The bite in Machiavellianism is the worldliness which at no point apologises for itself, or lends itself an otherworldly covering. At the same time, the style of his writing is strenuous, deeply concerned, urgent, and in no way cynical or relaxed. He is holding up before his readers a moral ideal, a picture of virtue and effectiveness, in which he passionately believes, and his aim is to mount a crusade among his Italian contemporaries, sunk in moral lethargy and a soft decadence. He is a Savonarola of the tangible, visible, changing political world where power and glory are won and lost, where mistakes are made, and where mistakes, unlike sins, can never be forgiven.

By skilfully balanced quotation, Professor Skinner brings out the coherence of Machiavelli’s position, which has always been found repellent when it has not been presented as a whole. Even when it is presented entirely, and skilfully, the stated and implied morality must disgust those who assess human lives, and guide their own, by reference to otherworldly criteria. Professor Skinner underemphasises the threat to all established values which is conveyed by Machiavelli’s worldliness: the tone is rather too calm, and the concluding paragraphs too judicious, to present vividly the shock and unease which still arise naturally around Machiavelli’s name. Skinner is a historian, and claims as such to be only recovering the past, and placing it before the present: he refuses to pass judgment from the standpoint of the present, to praise or to blame. As a philosopher, I shall not be neutral and will dare to praise, at least in part, from the standpoint of the present.

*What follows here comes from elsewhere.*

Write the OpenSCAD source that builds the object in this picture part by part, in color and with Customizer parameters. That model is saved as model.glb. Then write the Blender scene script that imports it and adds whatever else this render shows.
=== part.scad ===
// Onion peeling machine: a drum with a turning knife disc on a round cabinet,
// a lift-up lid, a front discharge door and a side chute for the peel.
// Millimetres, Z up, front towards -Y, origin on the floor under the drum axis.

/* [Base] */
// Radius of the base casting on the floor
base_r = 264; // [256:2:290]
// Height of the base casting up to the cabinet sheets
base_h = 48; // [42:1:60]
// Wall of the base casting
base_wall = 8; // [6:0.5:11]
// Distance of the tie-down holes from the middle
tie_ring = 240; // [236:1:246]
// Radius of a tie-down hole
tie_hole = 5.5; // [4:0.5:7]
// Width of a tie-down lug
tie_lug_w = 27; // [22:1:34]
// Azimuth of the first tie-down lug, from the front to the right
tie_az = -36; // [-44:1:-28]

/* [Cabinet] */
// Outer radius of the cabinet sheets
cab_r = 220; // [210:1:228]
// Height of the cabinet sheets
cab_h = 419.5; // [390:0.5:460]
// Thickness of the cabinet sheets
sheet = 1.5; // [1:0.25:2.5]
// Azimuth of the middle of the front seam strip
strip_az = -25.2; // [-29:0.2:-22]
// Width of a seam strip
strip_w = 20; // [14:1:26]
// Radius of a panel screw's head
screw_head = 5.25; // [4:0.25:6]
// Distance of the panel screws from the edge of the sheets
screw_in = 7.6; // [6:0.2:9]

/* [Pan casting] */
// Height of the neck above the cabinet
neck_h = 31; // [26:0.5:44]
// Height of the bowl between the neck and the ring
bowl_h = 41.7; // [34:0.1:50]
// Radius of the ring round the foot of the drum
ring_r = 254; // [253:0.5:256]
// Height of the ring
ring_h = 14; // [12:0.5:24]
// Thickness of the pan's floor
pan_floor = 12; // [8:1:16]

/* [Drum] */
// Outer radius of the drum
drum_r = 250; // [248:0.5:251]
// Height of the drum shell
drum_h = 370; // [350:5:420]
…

The concept of chance, Fortuna, had a proper but subordinate place in Aristotle’s ethics, but it moved to the centre of Machiavelli’s. He taught that radical contingency is always to be expected in human affairs, and that practical reason and clever calculation can never be sovereign in their effects. They have quite narrow limits, and in politics one always needs luck, in addition to sagacity and cunning. Virtue partly consists in the watchful mastery of Fortuna, in seizing her opportunely and turning her in the desired direction, and in being alert to her twists and turns, ready to withdraw at one moment and to advance at another. Suppleness and sudden violence are both necessary at the right moments. Practical reasoning in politics, and in great affairs generally, is to be compared with yachting, and not with captaincy of a steamboat, which may be set on a fixed course to its destination and does not need to tack and change course abruptly. The destination in politics is always the same: the enduring safety and strength of the domain which is one’s own, whether principate or republic. The historical record will finally throw up the balance of success and failure, and yield the last judgment on a statesman, as the fortunes of the state ebb and flow through a thousand contingencies.

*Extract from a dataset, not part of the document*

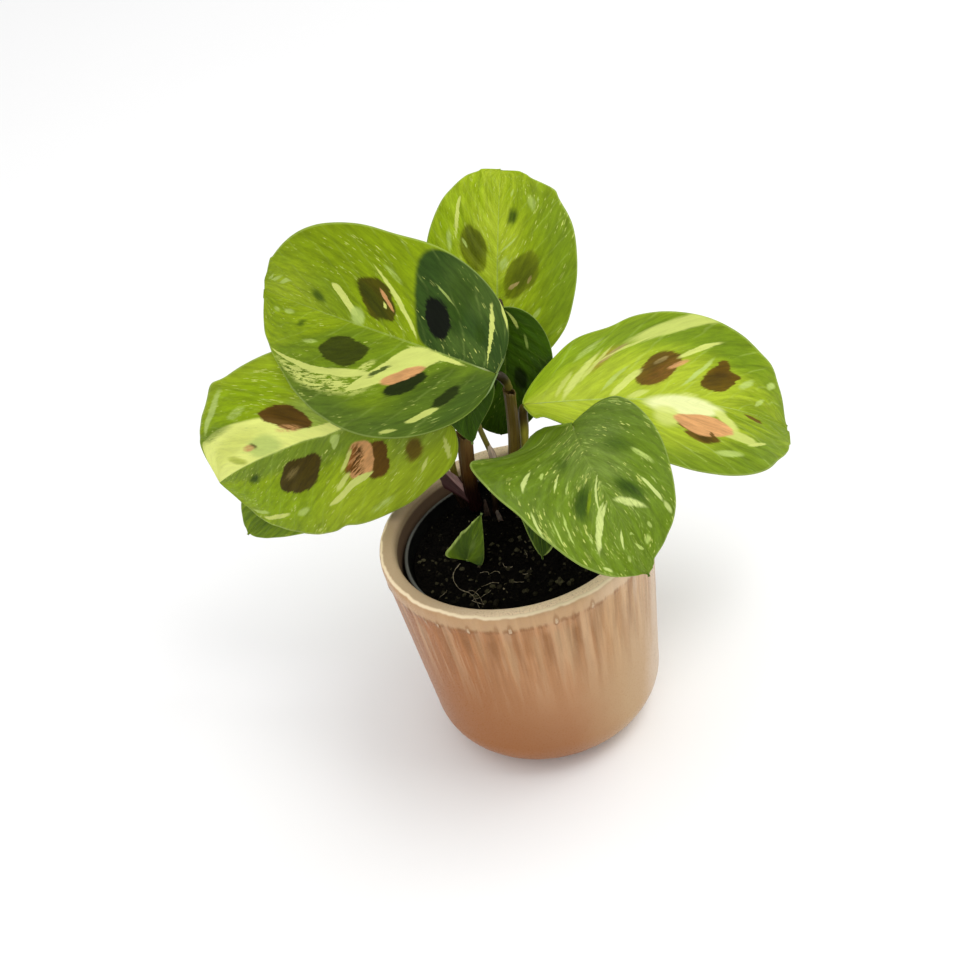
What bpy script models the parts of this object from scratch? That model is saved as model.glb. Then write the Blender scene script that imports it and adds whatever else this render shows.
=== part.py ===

It is probably difficult for many people in the 20th century to accept a view of history which gives a central place to mere contingency, to the ‘meaningless’ rise and fall of dominant powers, with no overall pattern or direction to be discerned, no general drift of events, with only the skills and virtues of the successful leader to give some permanent sense to the ups and downs of fortune, vindicating the glorious prowess of men in the brute fact of success. This is too bleak and unconsoling a doctrine for those who have absorbed, at first or second hand, the historical cosmologies of Hegel and of Marx, or of Comtean positivism, or the Christian doctrines of providence from which these later philosophies of history developed. Yet it may be necessary, or at least desirable, to look at our present predicament in Machiavellian terms, and not in the traditional 19th-century terms: that is, not within a framework of any kind of historical determinism; but rather within assumptions of radical contingency and unpredictability, requiring from us a cool calculation of the odds for and against survival. In the age of nuclear fission, unpredictable conjunctures of events, and the accident of particular personalities in power and of their pathology, are likely to determine the future of all nations. There is prudence and clarity in thinking in terms of seizing chances rather than in looking to historical trends and to the general direction in which modern societies are supposed to be moving – supposed, that is, by those who have accepted some prevailing social theory or theory of history. The relevance of Machiavelli to our present concerns is that he is a thoroughgoing naturalist in politics and is uncontaminated by theories of history and by the illusions of social science. He puts the virtues of a controlled gambler – the acceptance of qualified unpredictability and the experienced calculation of odds – at the centre of politics, where they belong; for him, rational control comes in part from studying the history of the successes of great men in defence of their realms, and in part from flair and good luck.

There can be no doubt about who is the supreme Machiavellian hero of our time: General de Gaulle. He realised in action most of Machiavelli’s moral requirements: he deliberately established in France a sense of national independence and pride in grandeur; he deftly extricated France from the useless Algerian War by swift turns of policy that left his former friends and allies with a feeling of sudden betrayal; he invented a new foreign policy which served purely French interests, and was unashamedly ungrateful to France’s former allies. He placed himself on a pedestal as the leader of the nation, but without being deceived by glory and with a realistic appreciation of the transience of power in republics. It is interesting that this most eminent of recent Machiavellians should also have been an authentic and intensely pious Christian. Perhaps the philosophical problem most acutely raised by Machiavelli – though not for Professor Skinner, in this useful book – is the relation between the morality of private life, requiring fairness, fidelity and some degree of altruism, and the morality of public affairs: can the discontinuity intelligibly be as abrupt as Machiavelli argues that it must be?